Give again, word for word, each line from the top of the listing through the line that holds "bpy.context.scene.collection.objects.link(light)".

::::::

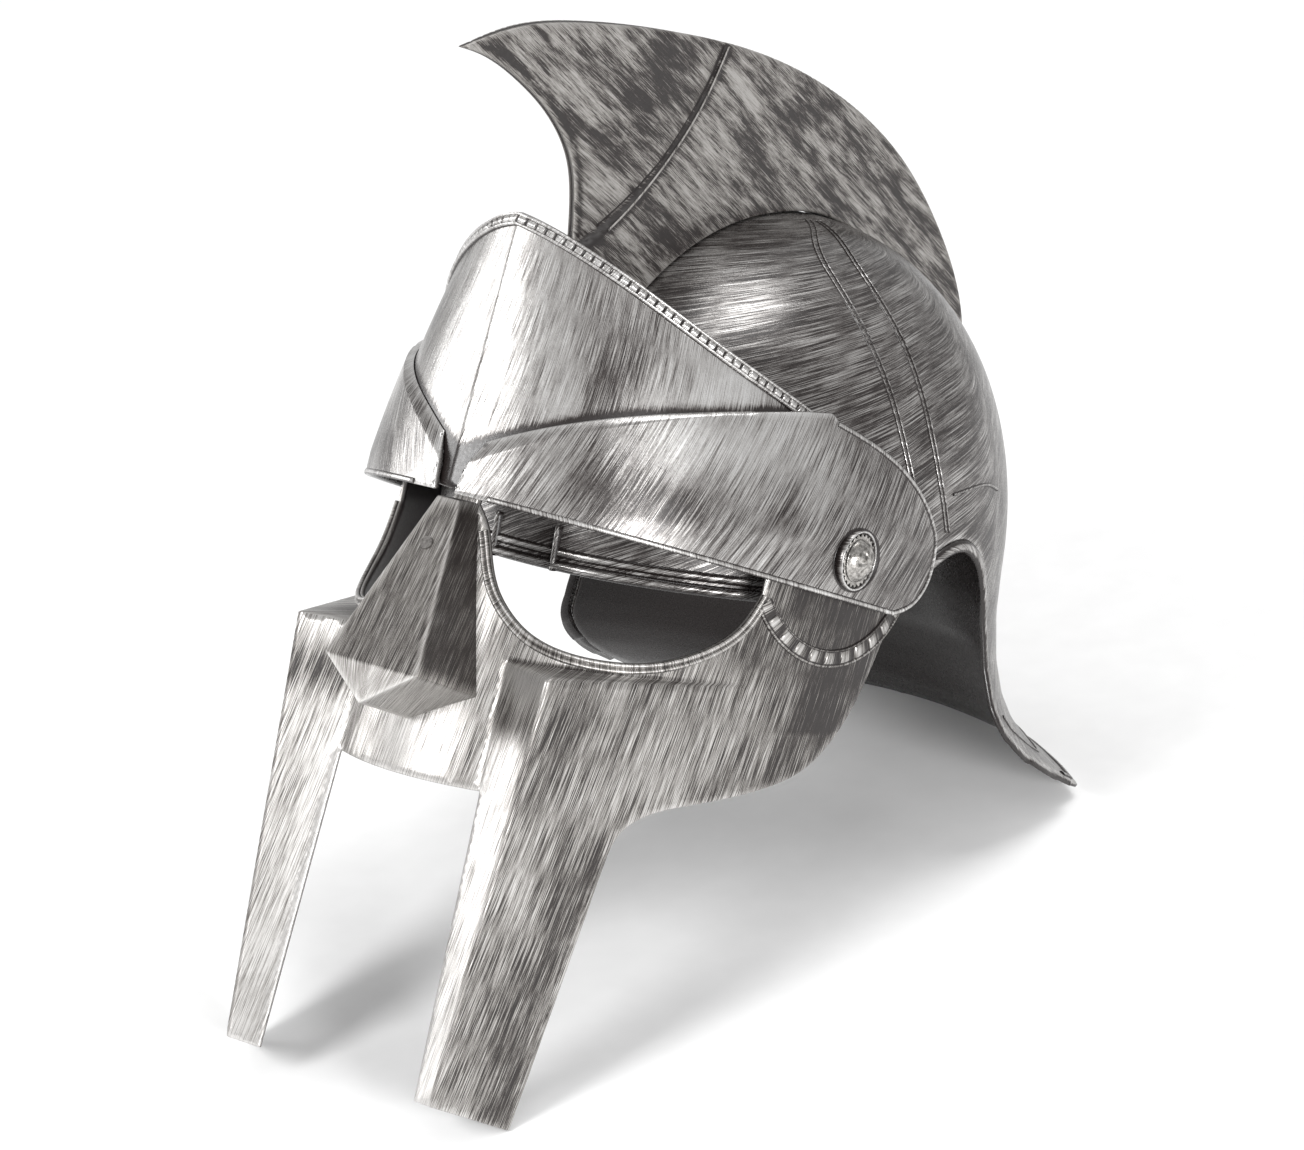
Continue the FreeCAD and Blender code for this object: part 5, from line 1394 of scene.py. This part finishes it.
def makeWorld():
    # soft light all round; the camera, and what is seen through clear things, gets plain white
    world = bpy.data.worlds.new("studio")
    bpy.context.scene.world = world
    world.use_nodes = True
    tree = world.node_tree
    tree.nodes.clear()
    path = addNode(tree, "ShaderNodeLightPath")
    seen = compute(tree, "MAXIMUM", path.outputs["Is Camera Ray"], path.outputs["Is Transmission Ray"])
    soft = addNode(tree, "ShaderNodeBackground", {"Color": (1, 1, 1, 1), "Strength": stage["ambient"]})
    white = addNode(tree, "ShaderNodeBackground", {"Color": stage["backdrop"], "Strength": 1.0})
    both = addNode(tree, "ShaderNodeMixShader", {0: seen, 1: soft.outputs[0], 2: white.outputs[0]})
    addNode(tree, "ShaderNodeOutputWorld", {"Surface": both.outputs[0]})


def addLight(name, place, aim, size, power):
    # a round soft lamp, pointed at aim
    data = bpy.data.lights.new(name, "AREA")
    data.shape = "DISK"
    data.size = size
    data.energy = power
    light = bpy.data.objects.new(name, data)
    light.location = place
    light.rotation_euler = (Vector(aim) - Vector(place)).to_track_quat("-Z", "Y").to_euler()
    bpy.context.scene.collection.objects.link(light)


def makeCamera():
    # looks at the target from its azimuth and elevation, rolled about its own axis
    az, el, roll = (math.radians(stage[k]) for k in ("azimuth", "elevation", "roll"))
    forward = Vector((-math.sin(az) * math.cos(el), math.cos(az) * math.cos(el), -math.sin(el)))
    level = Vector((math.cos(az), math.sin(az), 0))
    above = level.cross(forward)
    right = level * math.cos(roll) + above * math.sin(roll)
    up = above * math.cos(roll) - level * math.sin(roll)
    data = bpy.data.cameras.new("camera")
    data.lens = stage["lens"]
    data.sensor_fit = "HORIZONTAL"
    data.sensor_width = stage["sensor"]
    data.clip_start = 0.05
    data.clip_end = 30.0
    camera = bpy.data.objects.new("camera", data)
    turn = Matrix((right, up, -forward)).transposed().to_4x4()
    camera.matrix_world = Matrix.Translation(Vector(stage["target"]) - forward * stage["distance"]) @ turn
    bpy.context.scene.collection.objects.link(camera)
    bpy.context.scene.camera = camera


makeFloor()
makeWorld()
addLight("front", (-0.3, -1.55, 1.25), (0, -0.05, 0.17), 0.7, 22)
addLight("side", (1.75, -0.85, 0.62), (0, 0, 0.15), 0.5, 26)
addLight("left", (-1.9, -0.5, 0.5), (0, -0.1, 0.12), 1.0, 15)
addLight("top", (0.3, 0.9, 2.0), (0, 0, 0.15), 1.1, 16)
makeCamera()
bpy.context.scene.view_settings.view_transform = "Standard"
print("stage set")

::::::

> [Response for this exercise]
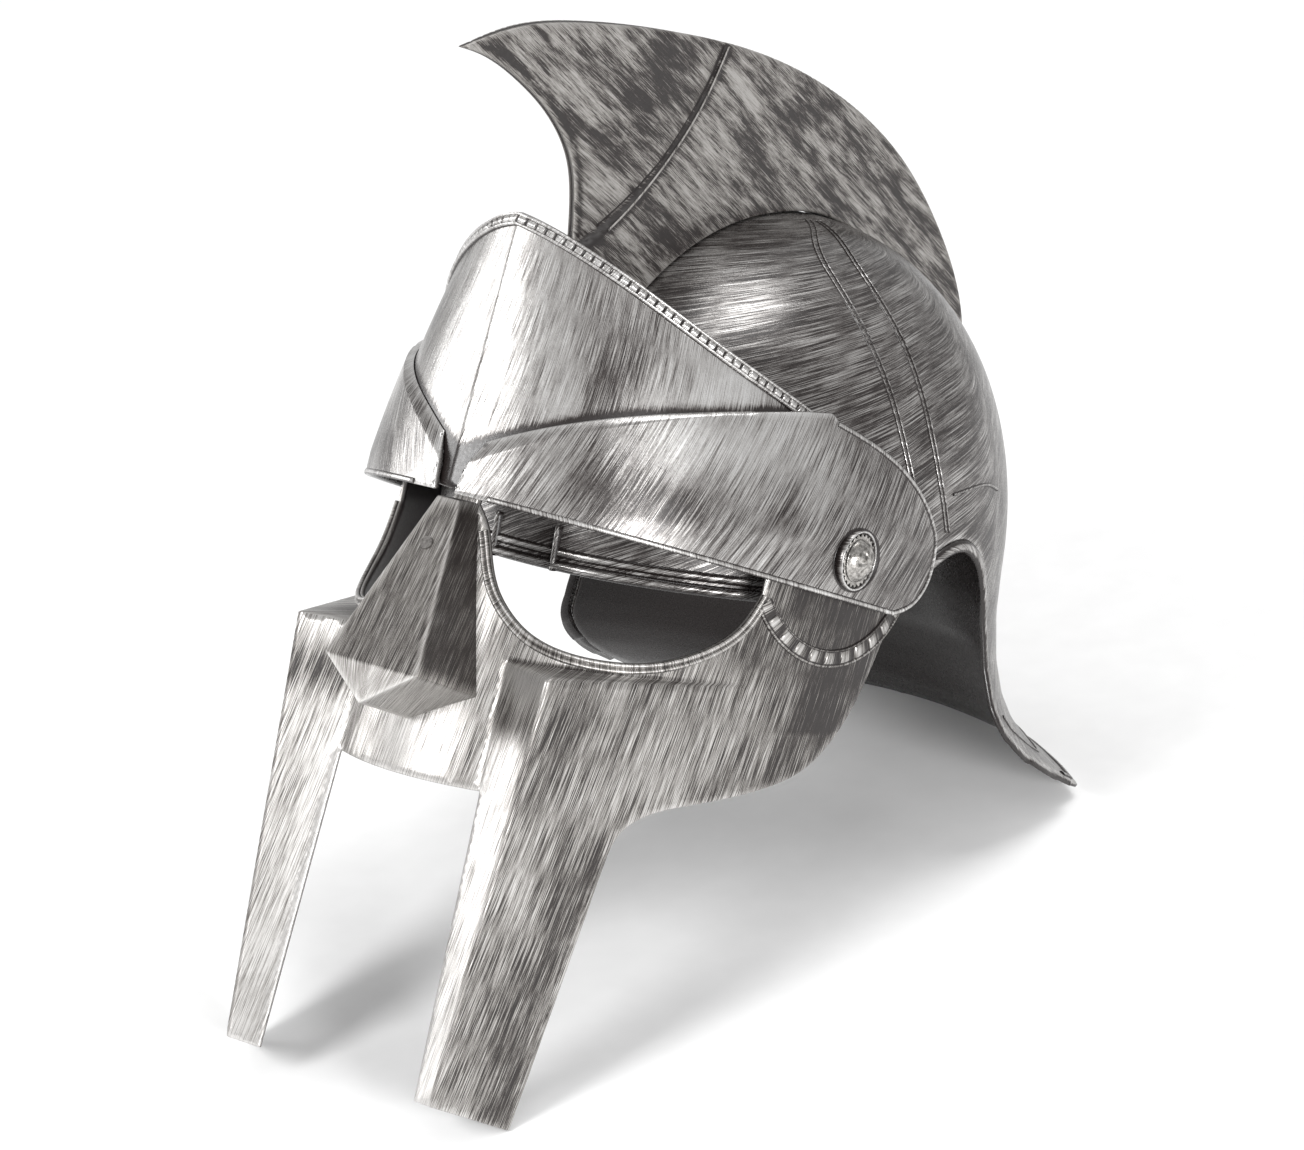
Continue the FreeCAD and Blender code for this object: part 5, from line 1394 of scene.py. This part finishes it.
def makeWorld():
    # soft light all round; the camera, and what is seen through clear things, gets plain white
    world = bpy.data.worlds.new("studio")
    bpy.context.scene.world = world
    world.use_nodes = True
    tree = world.node_tree
    tree.nodes.clear()
    path = addNode(tree, "ShaderNodeLightPath")
    seen = compute(tree, "MAXIMUM", path.outputs["Is Camera Ray"], path.outputs["Is Transmission Ray"])
    soft = addNode(tree, "ShaderNodeBackground", {"Color": (1, 1, 1, 1), "Strength": stage["ambient"]})
    white = addNode(tree, "ShaderNodeBackground", {"Color": stage["backdrop"], "Strength": 1.0})
    both = addNode(tree, "ShaderNodeMixShader", {0: seen, 1: soft.outputs[0], 2: white.outputs[0]})
    addNode(tree, "ShaderNodeOutputWorld", {"Surface": both.outputs[0]})


def addLight(name, place, aim, size, power):
    # a round soft lamp, pointed at aim
    data = bpy.data.lights.new(name, "AREA")
    data.shape = "DISK"
    data.size = size
    data.energy = power
    light = bpy.data.objects.new(name, data)
    light.location = place
    light.rotation_euler = (Vector(aim) - Vector(place)).to_track_quat("-Z", "Y").to_euler()
    bpy.context.scene.collection.objects.link(light)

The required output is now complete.